By Mark Eckel, Player Engagement Insider
You spend the first part of your life battling the likes of New York Giants defensive end Michael Strahan, a 2014 Pro Football Hall of Fame inductee, a couple of times a year.
If that wasn’t tough enough you become a New Jersey Congressman and deal with those issues for two terms before you decide you had enough of politics.
Now, still only 42 years old, you become the NFL’s vice president of Policy and Rules Administration which means you have to decide what plays and players deserve fines for illegal hits.
Strahan? Congress? Player fines? What was the toughest task for former NFL tackle, now VP, Jon Runyan?
“I’d have to say the unpredictability of government, because you never know who your friends and who your enemies are,’’ Runyan said of his three jobs. “You never know where anyone is coming from.’’
Runyan, who won the elections for New Jersey’s 3rd congressional district in 2010 and 2012, gave up politics in 2014 after his second term. Now, he’s a vice president, but not one out campaigning. He’s doing it back in the NFL.
“It’s something different, for sure,’’ he said of his new role in the league office. “But there’s politics in everything you do.’’
How did the Michigan native, a14-year NFL veteran with the Houston Oilers/Tennessee Titans, Philadelphia Eagles and San Diego Chargers see his way from the halls of Congress to the NFL office on Park Avenue in New York City? It started by way of an old teammate.
“Troy (Vincent, the NFL’s executive vice president of Football Operations) and I have stayed in contact through the years,’’ Runyan said of his Eagles teammate in the late ‘90s into the 2000s. “Troy is the kind of guy who always likes to pick your brain, tries to find out what makes you tick. When I was in Congress, he brought camera crews down to Washington and had them ask me about how football prepared me for what I was doing then.
“We talked back and forth. One day he asked if I would ever think about working in the league and I never say no to anything. So we just kept talking and he said he was making a move in that department.’’
Runyan’s job now is to watch certain plays every week and determine the severity of the foul and if it deserves a fine or even a suspension. It’s not the kind of job where you make a lot of friends. Kind of like being a Congressman.
“In this job, people are probably going to look at me in a bad light,’’ Runyan said. “But if you take the NFL rule book and the CBA (Collective Bargaining Agreement) and put them together, all I’m doing is checking boxes. I’m not making things up. These are all rules that everyone agreed to beforehand. All these fines, everyone signed off on all of it.
“The NHL calls it Player Safety and I think we’re moving that way. Because that’s really what it is. It’s all about player safety, the late hits, spearing guys, hits to the head, the unsportsmanlike conduct penalties.’’

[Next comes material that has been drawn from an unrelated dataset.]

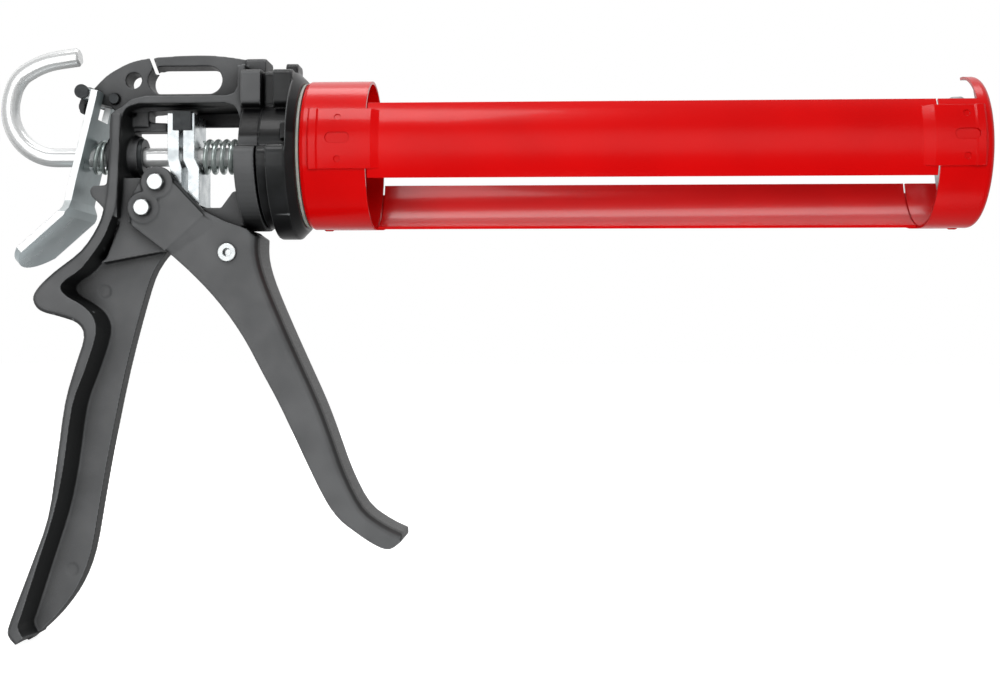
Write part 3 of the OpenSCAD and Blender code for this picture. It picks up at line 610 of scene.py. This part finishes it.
def curve_through(points, steps):
    """A smooth line through points in a plane, with steps to each stretch."""
    line = []
    for i in range(len(points) - 1):
        a, b, c, d = (Vector(points[min(max(k, 0), len(points) - 1)]) for k in range(i - 1, i + 3))
        for k in range(steps):
            t = k / steps
            line.append(0.5 * (2 * b + (c - a) * t + (2 * a - 5 * b + 4 * c - d) * t ** 2
                               + (3 * b - a - 3 * c + d) * t ** 3))
    return line + [Vector(points[-1])]


def hexagon(flats):
    """Section of drawn hexagonal bar with nipped corners; a flat faces each side of the tool."""
    corner, nip = flats / 2 / math.cos(math.pi / 6), ROD_MM["nip"]
    angles = [k * math.pi / 3 + turn * nip / corner for k in range(6) for turn in (-1, 1)]
    return [((corner - nip / 4) * math.cos(a), (corner - nip / 4) * math.sin(a)) for a in angles]


def across(at, run, section, share=1):
    """A section, scaled by a share, set square to a line in the XZ plane that runs along run."""
    side = Vector((run.y, -run.x))
    return [(at.x + share * u * side.x, share * v, at.y + share * u * side.y) for u, v in section]


class GUN_OT_rod(bpy.types.Operator):
    """Makes the drawn hexagonal rod with its bent hook and turned end"""

    bl_idname = "gun.rod"
    bl_label = "Make the Push Rod"

    def execute(self, context):
        size = context.scene.gun
        section = hexagon(size.rod_flats / MM)
        bend_x, bend_r = HOOK_BEND_MM
        line = [Vector((ROD_MM["front"], 0)), Vector((ROD_MM["middle"], 0))]
        line += [Vector((REAR_MM + bend_x + bend_r * math.cos(a), bend_r + bend_r * math.sin(a)))
                 for a in (math.radians(d) for d in HOOK_BEND_DEGREES)]
        line += curve_through([(REAR_MM + x, z) for x, z in HOOK_END_MM], 4)
        rings = []
        for i, at in enumerate(line):
            run = (line[min(i + 1, len(line) - 1)] - line[max(i - 1, 0)]).normalized()
            rings.append(across(at, run, section))
        end = (line[-1] - line[-2]).normalized()
        rings.append(across(line[-1] + end * ROD_MM["chamfer"], end, section, ROD_END_SHARE))
        stub = [ring_x(x, r, ROD_STUB_SIDES) for x, r in ROD_STUB_MM]
        add_piece("hexagonal_rod", mesh_of("hexagonal_rod", [rings, stub]), "rod", "rod_steel",
                  ["push_rod"], size.smooth_angle)
        return {"FINISHED"}


def coil_rings(x0, x1, turns, coil_r, wire_r, lean):
    """Rings of a round wire coiled along X with its end turns closed; the end at x0 may lean."""
    count = int(turns * COIL["rings"])
    closed = COIL["closed"]
    pitch_closed = 2 * wire_r * COIL["touch"]
    open_turns = turns - 2 * closed
    pitch = (x1 - x0 - 2 * wire_r - 2 * closed * pitch_closed) / open_turns
    rings = []
    for i in range(count + 1):
        turn = i / COIL["rings"]
        along = (min(turn, closed) * pitch_closed + max(0, min(turn - closed, open_turns)) * pitch
                 + max(0, turn - closed - open_turns) * pitch_closed)
        a = math.tau * turn
        x = x0 + wire_r + along + lean * coil_r * math.cos(a) * (1 - i / count)
        growth = (1 - COIL["tip"]) * min(i, count - i) / COIL["tip_rings"]
        wire = wire_r * min(1, COIL["tip"] + growth)
        ring = []
        for b in (math.tau * k / COIL["points"] for k in range(COIL["points"])):
            r = coil_r + wire * math.sin(b)
            ring.append((x + wire * math.cos(b), r * math.sin(a), r * math.cos(a)))
        rings.append(ring)
    return rings


class GUN_OT_springs(bpy.types.Operator):
    """Coils the drive spring and the release spring, each between its ends"""

    bl_idname = "gun.springs"
    bl_label = "Make the Springs"

    def execute(self, context):
        size = context.scene.gun
        low, high = (corner[0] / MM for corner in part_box("drive_spring"))
        coil = coil_rings(low, high, DRIVE_COIL_MM["turns"], DRIVE_COIL_MM["radius"],
                          size.wire_radius / MM, 0)
        drive = add_piece("drive_coil", mesh_of("drive_coil", [coil]), "handle", "spring_wire",
                          ["drive_spring"], size.smooth_angle)
        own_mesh(drive)
        back, front = (REAR_MM + x for x in RELEASE_COIL_MM["ends"])
        coil = coil_rings(back, front, RELEASE_COIL_MM["turns"], RELEASE_COIL_MM["radius"],
                          RELEASE_COIL_MM["wire"], RELEASE_COIL_MM["lean"])
        release = add_piece("release_coil", mesh_of("release_coil", [coil]), "handle",
                            "spring_wire", ["release_spring"], size.smooth_angle)
        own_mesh(release)
        return {"FINISHED"}


class GUN_OT_plunger(bpy.types.Operator):
    """Presses the plunger's dish"""

    bl_idname = "gun.plunger"
    bl_label = "Make the Plunger"

    def execute(self, context):
        size = context.scene.gun
        radius = size.plunger_radius / MM
        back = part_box("plunger_disc")[0][0] / MM
        # outline as [from the rear face, radius], round the rim and back along the front
        outline = [(0, 3.1), (0, 13), (0.5, 14), (0.5, radius - 2.2), (0.2, radius - 1.4),
                   (0.3, radius - 0.7), (1, radius - 0.1), (3.6, radius), (4, radius - 0.4),
                   (3.6, radius - 0.9), (2.2, radius - 1.2), (1.7, radius - 2.2), (1.7, 14.4),
                   (1.5, 13.2), (1.5, 3.1)]
        sides, count = PLUNGER_SIDES, len(outline)
        points = [Vector(p) * MM for x, r in outline for p in ring_x(back + x, r, sides)]
        faces = [(i * sides + k, i * sides + (k + 1) % sides,
                  (i + 1) % count * sides + (k + 1) % sides, (i + 1) % count * sides + k)
                 for i in range(count) for k in range(sides)]
        mesh = bpy.data.meshes.new("plunger_dish")
        mesh.from_pydata(points, [], faces)
        add_piece("plunger_dish", mesh, "rod", "plunger_steel", ["plunger_disc"],
                  size.smooth_angle)
        return {"FINISHED"}


def add_floor(scene):
    """A pale floor that is seen, and neither shades the tool nor shows in its gloss."""
    made, _, _ = blank("pale_floor", {
        "Base Color": srgb("#c8c8c8"), "Roughness": 0.9, "Specular IOR Level": 0.0,
        "Emission Color": srgb("#ffffff"), "Emission Strength": 0.9})
    corners = [(x * FLOOR_REACH, y * FLOOR_REACH, FLOOR_Z)
               for x, y in ((-1, -1), (1, -1), (1, 1), (-1, 1))]
    mesh = bpy.data.meshes.new("floor")
    mesh.from_pydata(corners, [], [(0, 1, 2, 3)])
    mesh.materials.append(made)
    floor = bpy.data.objects.new("floor", mesh)
    floor.visible_glossy = False
    floor.visible_diffuse = False
    floor.visible_shadow = False
    scene.collection.objects.link(floor)


def area_light(scene, name, at, aim, size, watts, mirrored):
    """A soft box at a place, pointed at aim; one that isn't mirrored makes no gloss."""
    data = bpy.data.lights.new(name, "AREA")
    data.shape = "RECTANGLE"
    data.size, data.size_y = size
    data.energy = watts
    lamp = bpy.data.objects.new(name, data)
    lamp.location = at
    lamp.rotation_euler = (Vector(aim) - Vector(at)).to_track_quat("-Z", "Y").to_euler()
    lamp.visible_glossy = mirrored
    scene.collection.objects.link(lamp)


def studio_world():
    """White where it is seen. It lights softly, and gloss finds a dim, uneven room in it."""
    world = bpy.data.worlds.new("studio")
    world.use_nodes = True
    tree = world.node_tree
    sky = tree.nodes["Background"]
    sky.inputs["Color"].default_value = srgb("#ffffff")
    ray = add_node(tree, "ShaderNodeLightPath")
    way = axes(tree, "Generated")
    room = None
    for axis, settings in ROOM.items():
        wall = add_node(tree, "ShaderNodeMapRange", span(*settings),
                        {"Value": way[axis]}).outputs["Result"]
        room = wall if room is None else add_node(
            tree, "ShaderNodeMath", {"operation": "MULTIPLY"}, {0: room, 1: wall}).outputs[0]
    lit = add_node(tree, "ShaderNodeMix", {"data_type": "FLOAT", 2: ROOM_LIGHT},
                   {0: ray.outputs["Is Glossy Ray"], 3: room})
    seen = add_node(tree, "ShaderNodeMix", {"data_type": "FLOAT", 3: 1.0},
                    {0: ray.outputs["Is Camera Ray"], 2: lit.outputs[0]})
    tree.links.new(seen.outputs[0], sky.inputs["Strength"])
    return world


def add_camera(scene):
    """The camera, level with the trigger and turned a little to the tool's rear."""
    data = bpy.data.cameras.new("camera")
    data.sensor_width = CAMERA["sensor"]
    data.lens = CAMERA["lens"]
    data.clip_start, data.clip_end = 0.01, 50
    turn = (Matrix.Rotation(math.radians(CAMERA["yaw"]), 3, "Z")
            @ Matrix.Rotation(math.radians(CAMERA["pitch"]), 3, "X")
            @ Matrix.Rotation(math.radians(CAMERA["roll"]), 3, "Y"))
    right, ahead, up = (turn @ Vector(v) for v in ((1, 0, 0), (0, 1, 0), (0, 0, 1)))
    camera = bpy.data.objects.new("camera", data)
    camera.matrix_world = Matrix.LocRotScale(
        Vector(CAMERA["at"]), Matrix((right, up, -ahead)).transposed().to_quaternion(), None)
    scene.collection.objects.link(camera)
    scene.camera = camera


class GUN_OT_stage(bpy.types.Operator):
    """Makes the floor, the soft light and the camera"""

    bl_idname = "gun.stage"
    bl_label = "Set the Stage"

    def execute(self, context):
        scene = context.scene
        add_floor(scene)
        scene.world = studio_world()
        for light in LIGHTS:
            area_light(scene, *light)
        scene.view_settings.view_transform = "Standard"
        add_camera(scene)
        return {"FINISHED"}


class GUN_PT_panel(bpy.types.Panel):
    """Lists the settings and the steps that build the looks"""

    bl_label = "Caulking Gun"
    bl_idname = "GUN_PT_panel"
    bl_space_type = "VIEW_3D"
    bl_region_type = "UI"
    bl_category = "Caulking Gun"

    def draw(self, context):
        for setting in GunSettings.__annotations__:
            self.layout.prop(context.scene.gun, setting)
        for step in STEPS:
            self.layout.operator(step.bl_idname)


STEPS = (GUN_OT_paint, GUN_OT_castings, GUN_OT_rod, GUN_OT_springs, GUN_OT_plunger, GUN_OT_stage)
CLASSES = (GunSettings,) + STEPS + (GUN_PT_panel,)


def register():
    for cls in CLASSES:
        bpy.utils.register_class(cls)
    bpy.types.Scene.gun = bpy.props.PointerProperty(type=GunSettings)


def unregister():
    del bpy.types.Scene.gun
    for cls in reversed(CLASSES):
        bpy.utils.unregister_class(cls)


def main():
    register()
    for step in STEPS:
        family, name = step.bl_idname.split(".")
        getattr(getattr(bpy.ops, family), name)()


if __name__ == "__main__":
    main()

Runyan will work closely with Dean Blandino, the NFL’s senior vice president of Officiating. The two will be together in New York the opening weekend of the season.
“I’ll be going to different games during the course of the season, but I want to be in New York early in the season to learn a little more,’’ Runyan said. “All my data comes from Dean and the officials. During the regular season Dean is in New York. So I’m going to be there to see what he’s thinking and how he’s processing all of it.’’
There will be plays over the course of the season where a penalty isn’t called, but a player still draws a fine the next day.
“And usually an official gets downgraded for that,’’ Runyan said.
It’s not going to be easy for Runyan to assess fines to players, just like it wasn’t easy keeping Strahan from sacking Eagles quarterback Donovan McNabb or getting a bill through Congress.
But he’s looking forward to his new job. He had enough of the last one.
“It was frustrating,’’ he said of his political career. “I couldn’t imagine running again right now. It’s like one of my colleagues once said. I’m going to miss the clowns. I’m not going to miss the circus.’’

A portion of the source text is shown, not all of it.